Wednesday, December 6, 2023

Geographic and Temporal Variations in the East Asian Round Collar Robe, 500-900 CE

            Fayez Tepe, probably representing Kushan seigniors.            
In researching my Tang dynasty impression, I've looked at a lot of robes. Specifically, round collar robes, or yuanlingpao, although as I understand, this terminology is modern (much like referring to the Tang dynasty single edged sword as a dao- more aimed at modern audiences and consumers). Although the garment was introduced during the Northern & Southern Dynasties period, it is very strongly culturally and aesthetically associated with the Tang. Not unreasonably, as far more survive from this period than earlier- I believe only one from the Northern Dynasties and one from the Sui survive. There are also far, far more artistic depictions of the garment, most frequently in tomb murals but also, notably, at Dunhuang, where mid to late Tang iconography is well preserved alongside early and pre-Dynastic artwork. 

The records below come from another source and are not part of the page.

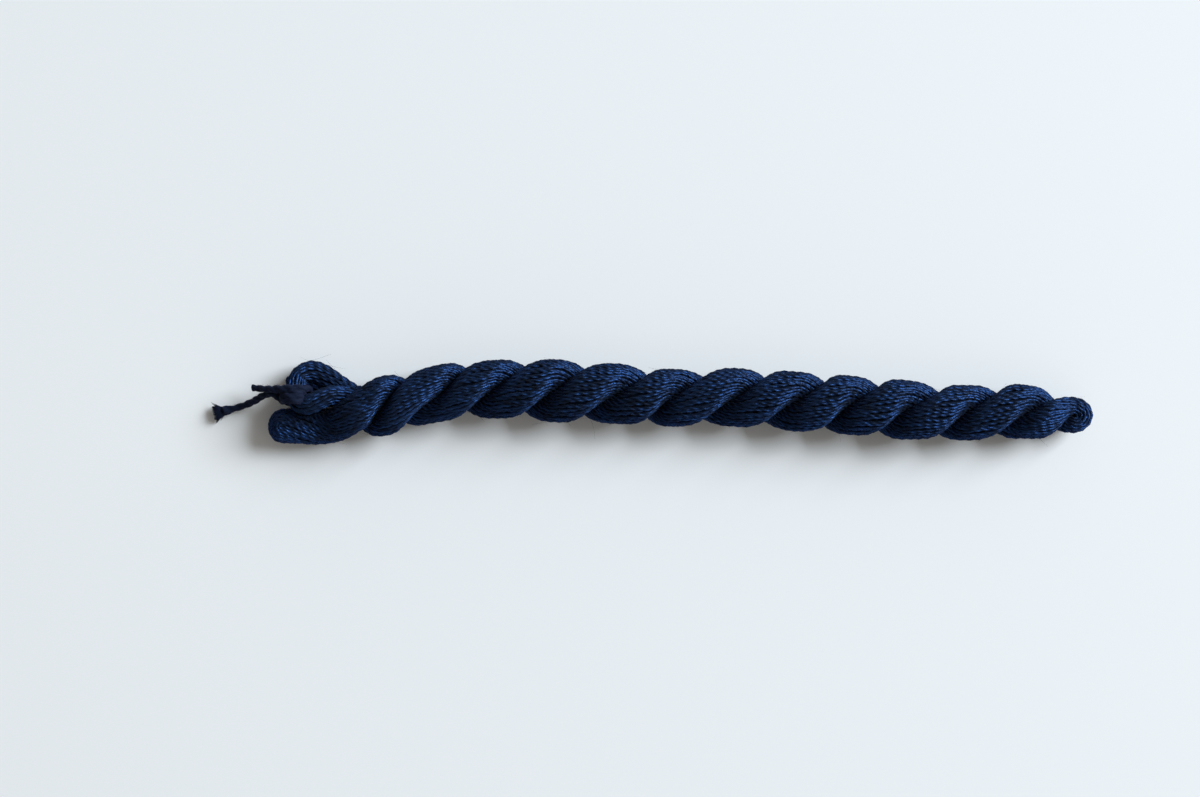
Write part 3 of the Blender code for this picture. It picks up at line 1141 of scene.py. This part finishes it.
@dataclass(frozen=True)
class Hank:
    """The hank's runs of floss, the runs of its opened loop, and its inside, whose dark finish is painted
    shade.
    """

    floss: bpy.types.Material
    # the finish of the inside, whose dark colours are painted shade
    inside: bpy.types.Material
    seed: int = 7
    parts: tuple = ("floss_runs_one", "floss_runs_two", "floss_runs_three", "floss_runs_four")
    strays: Strays = Strays(length=5.5, height=1.3, root=0.5)
    stray_count: int = 190
    loop_stray_count: int = 40
    strands: PliedStrands = PliedStrands()
    near_end: LoopedBundle = LoopedBundle(line=NEAR_END)
    loop: LoopedBundle = LoopedBundle(line=HEAD_LOOP)
    head_turn: LoopedBundle = LoopedBundle(line=HEAD_TURN, runs=12, twist=0.0, core_depth=1.3)

    def build(self) -> None:
        """Makes the pieces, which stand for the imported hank."""
        rng = np.random.default_rng(self.seed)
        runs = self.strands.hank_runs(FLOSS, rng)
        loop = self.loop.loop_runs(FLOSS, rng)
        head_turn = self.head_turn.folded_runs(FLOSS, -ONWARD, rng)
        shares = np.array_split(np.arange(len(runs.paths)), len(self.parts))
        pieces = {name: runs.picked(share) for name, share in zip(self.parts, shares, strict=True)}
        for name, part in {**pieces, "loop_runs": loop, "head_turn_runs": head_turn}.items():
            tube_piece(name, spun(part, FLOSS, rng), self.floss, "skein")
        for name, within in (
            ("inside_body", self.strands),
            ("inside_near_end", self.near_end),
            ("inside_loop", self.loop),
            ("inside_head_turn", self.head_turn),
        ):
            tube_piece(name, within.core_rings(), self.inside, "skein")
        strays = self.strays.fibres(runs, self.stray_count, rng)
        loop_strays = self.strays.fibres(loop, self.loop_stray_count, rng)
        for name, part in (("stray_fibres", strays), ("loop_stray_fibres", loop_strays)):
            tube_piece(name, spun(part, FIBRE, rng, FIBRE_TAPER), self.floss, "skein")


@dataclass(frozen=True)
class Tie:
    """The tie: one length of yarn round the head's loop, the turn that knots it, and its frayed end."""

    finish: bpy.types.Material
    seed: int = 11
    strays: Strays = Strays(length=1.8, height=0.7, root=0.85)
    fuzz_count: int = 260
    knot_fuzz_count: int = 160
    brush: Brush = Brush()
    opening: float = 0.3  # share by which the yarn opens towards its frayed end
    opened_length: float = 3.0
    outward: tuple = (0.0, 0.9, 0.44)  # tipped from upright, so that it is never along the yarn

    def runs(self, route: Route, turns: Route = Route([0.0], [0.0], [0.0])) -> Runs:
        """Runs along a route, each moved from it by one of the turns."""
        paths = smooth_rows(route, TIE_YARN.step) + np.array(turns).T[:, None]
        return Runs(paths, np.broadcast_to(self.outward, paths.shape))

    def piece(self, name: str, rings: np.ndarray, node: str = "tie") -> bpy.types.Object:
        """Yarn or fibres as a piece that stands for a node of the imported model."""
        return tube_piece(name, rings, self.finish, node)

    def build(self) -> None:
        rng = np.random.default_rng(self.seed)
        run, turns = self.runs(TIE_ROUTE), self.runs(KNOT_ROUTE, KNOT_TURNS)
        along = lengths_along(run.paths)[0]
        length = float(along[-1])
        opened = 1 + self.opening * (1 - eased((length - along) / self.opened_length))
        tie = self.piece("tie_yarn", spun(run, TIE_YARN, rng, opened))
        knot = self.piece("tie_turn", spun(turns, TIE_YARN, rng), "tie_knot")
        brush = self.brush.fibres(run, TIE_YARN.radius, rng)
        fray = self.piece("tie_fray", spun(brush, TUFT, rng, FIBRE_TAPER))
        fuzz = self.strays.fibres(run, self.fuzz_count, rng)
        knot_fuzz = self.strays.fibres(turns, self.knot_fuzz_count, rng)
        hair = self.piece("tie_fibres", spun(fuzz, FIBRE, rng, FIBRE_TAPER))
        knot_hair = self.piece("tie_turn_fibres", spun(knot_fuzz, FIBRE, rng, FIBRE_TAPER), "tie_knot")


# ---- the studio ----
@dataclass(frozen=True)
class Studio:
    """A pale floor, a large soft window on the far right, an even sky and a camera that looks down."""

    aim: tuple = (-24.6, 1.0, 9.0)
    elevation: float = 89.0
    distance: float = 560.0
    view_width: float = 372.0
    sensor: float = 36.0
    floor_half: float = 1500.0
    floor_colour: tuple = (0.86, 0.865, 0.875, 1.0)
    floor_rough: float = 0.9
    floor_gloss: float = 0.1
    sky_colour: tuple = (1.0, 0.97, 0.905, 1.0)
    sky_low: float = 0.66
    sky_overhead: float = 0.12
    sky_lean: float = 0.75  # how much brighter it is on the window's side, as a share
    window_towards: tuple = (0.76, 0.355, 0.545)
    window_distance: float = 5200.0
    window_size: float = 2700.0
    window_watts: float = 405.0
    window_colour: tuple = (0.84, 0.93, 1.0)

    def build(self) -> None:
        """Makes the floor, the window, the sky and the camera."""
        self.make_floor()
        self.make_window()
        self.make_sky()
        self.make_camera()

    def make_floor(self) -> None:
        """A pale floor that is not part of the object."""
        size = self.floor_half * MM
        corners = [(-size, -size, 0.0), (size, -size, 0.0), (size, size, 0.0), (-size, size, 0.0)]
        mesh = bpy.data.meshes.new("floor")
        mesh.from_pydata(corners, [], [(0, 1, 2, 3)])
        material = bpy.data.materials.new("pale paper")
        material.use_nodes = True
        dress = {"Base Color": self.floor_colour, "Roughness": self.floor_rough}
        dress["Specular IOR Level"] = self.floor_gloss
        Net(material.node_tree).fill(material.node_tree.nodes["Principled BSDF"], dress)
        mesh.materials.append(material)
        in_scene("floor", mesh)

    def make_window(self) -> None:
        """A square soft light that faces the skein."""
        light = bpy.data.lights.new("window", "AREA")
        light.shape = "SQUARE"
        light.size = self.window_size * MM
        light.energy = self.window_watts
        light.color = self.window_colour
        towards = Vector(self.window_towards).normalized()
        thing = in_scene("window", light)
        thing.location = towards * self.window_distance * MM
        thing.rotation_euler = towards.to_track_quat("Z", "Y").to_euler()

    def make_sky(self) -> None:
        """A warm sky that fills the shadows, brighter low down and on the window's side."""
        world = bpy.data.worlds.new("sky")
        world.use_nodes = True
        net = Net(world.node_tree)
        around = net.add("ShaderNodeTexCoord").outputs["Generated"]
        direction = net.add("ShaderNodeSeparateXYZ", Vector=around)
        ends = {"To Min": self.sky_low, "To Max": self.sky_overhead}
        height = net.add("ShaderNodeMapRange", Value=direction.outputs["Z"], **ends)
        lean = net.math("ADD", net.math("MULTIPLY", direction.outputs["X"], self.sky_lean), 1.0)
        strength = net.math("MULTIPLY", height.outputs["Result"], lean)
        net.fill(world.node_tree.nodes["Background"], {"Color": self.sky_colour, "Strength": strength})
        bpy.context.scene.world = world
        bpy.context.scene.view_settings.view_transform = "Standard"

    def make_camera(self) -> None:
        """A camera a little to the near side of straight above."""
        lens = bpy.data.cameras.new("camera")
        lens.sensor_width = self.sensor
        lens.lens = self.sensor * self.distance / self.view_width
        tilt = math.radians(self.elevation)
        back = Vector((0.0, -math.cos(tilt), math.sin(tilt)))
        thing = in_scene("camera", lens)
        thing.location = (Vector(self.aim) + back * self.distance) * MM
        thing.rotation_euler = (math.pi / 2 - tilt, 0.0, 0.0)
        bpy.context.scene.camera = thing


def main() -> None:
    """Builds the studio, the tie and the hank."""
    logging.basicConfig(level=logging.INFO, format="%(name)s: %(message)s")
    group = fibre_group()
    Studio().build()
    Tie(TIE_FINISH.material(group)).build()
    Hank(FLOSS_FINISH.material(group), CORE_PAINTED_SHADE.material(group)).build()


if __name__ == "__main__":
    main()
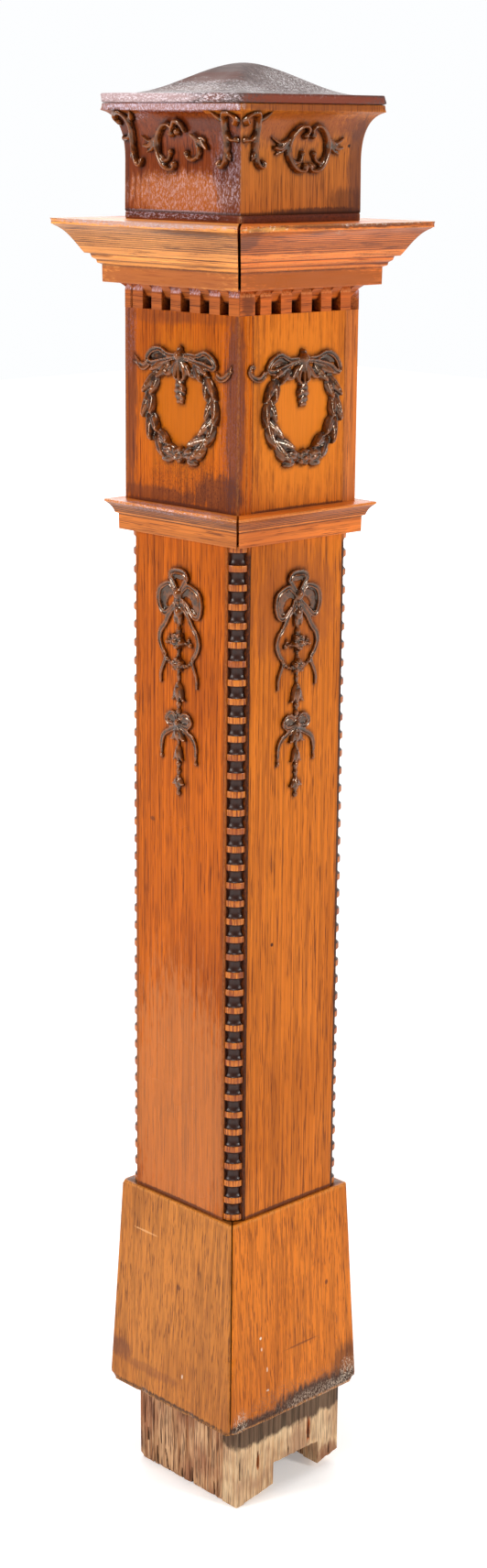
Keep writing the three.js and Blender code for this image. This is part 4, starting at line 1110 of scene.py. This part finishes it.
def crest(mesh, places):
    """How far each point stands in front of those about it: its height averaged once, less that averaged
    over nine rounds of neighbours."""
    pairs = np.empty(len(mesh.edges) * 2, dtype=np.int32)
    mesh.edges.foreach_get("vertices", pairs)
    pairs = pairs.reshape(-1, 2)
    out = places[:, 1]
    count = np.bincount(pairs.ravel(), minlength=len(out))

    def averaged(values, rounds):
        for _ in range(rounds):
            total = np.bincount(pairs[:, 0], values[pairs[:, 1]], len(values))
            total += np.bincount(pairs[:, 1], values[pairs[:, 0]], len(values))
            values = total / np.maximum(count, 1)
        return values

    return averaged(out, 1) - averaged(out, 9)


def on_face(quarter):
    """Lays points (across, out, up) on the post's front, or on the side that many quarter turns further."""
    def laid(points):
        return turned(np.stack([points[:, 0], -(POST_HALF + points[:, 1]), points[:, 2]], axis=-1), quarter)
    return laid


front_face, right_face, left_face = on_face(0), on_face(1), on_face(3)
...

For the purposes of this blog post, I want to keep strictly to the 500-900 CE time frame, both because it is immediately relevant to my current project and because after this point, local garment variations 'speciate' even more, The Heian noshi being a good example of this trend, although it also occured on the mainland. The early start date allows us to begin with the initial transmission of the garment too. 

The round collar robe has an origin, in fact, as a Central and West Asian garment known to us as the lapel coat. Betty Hensellek's paper on the subject does far more justice to the initial development of this garment type in Central and West Asia than I could, but the gist is that it emerged in parallel across a pretty wide geographic area- the earliest visual depictions of the mature garment type that I can recall are Kushan, and tenuously date to the 2nd or 3rd century (Fayez Tepe), but a longer tradition can be discerned in the Persian and Median Kandys- essentially a woolen riding coat worn by nomadic pastoralists. By the 5th century, the mature garment form is definitely developed (although it tends to feature a waist seam and initially, only one lapel until the 7th century at the earliest, with these earlier traits persisting in more isolated regions like the Caucuses) and can be seen in some very early surviving extant garments and in Hepthalite and early Turkic murals- the Kizil Caves are a good example of this. Sassanid and Umayyad rock carvings also attest to the garments presence in Iran and West Asia. 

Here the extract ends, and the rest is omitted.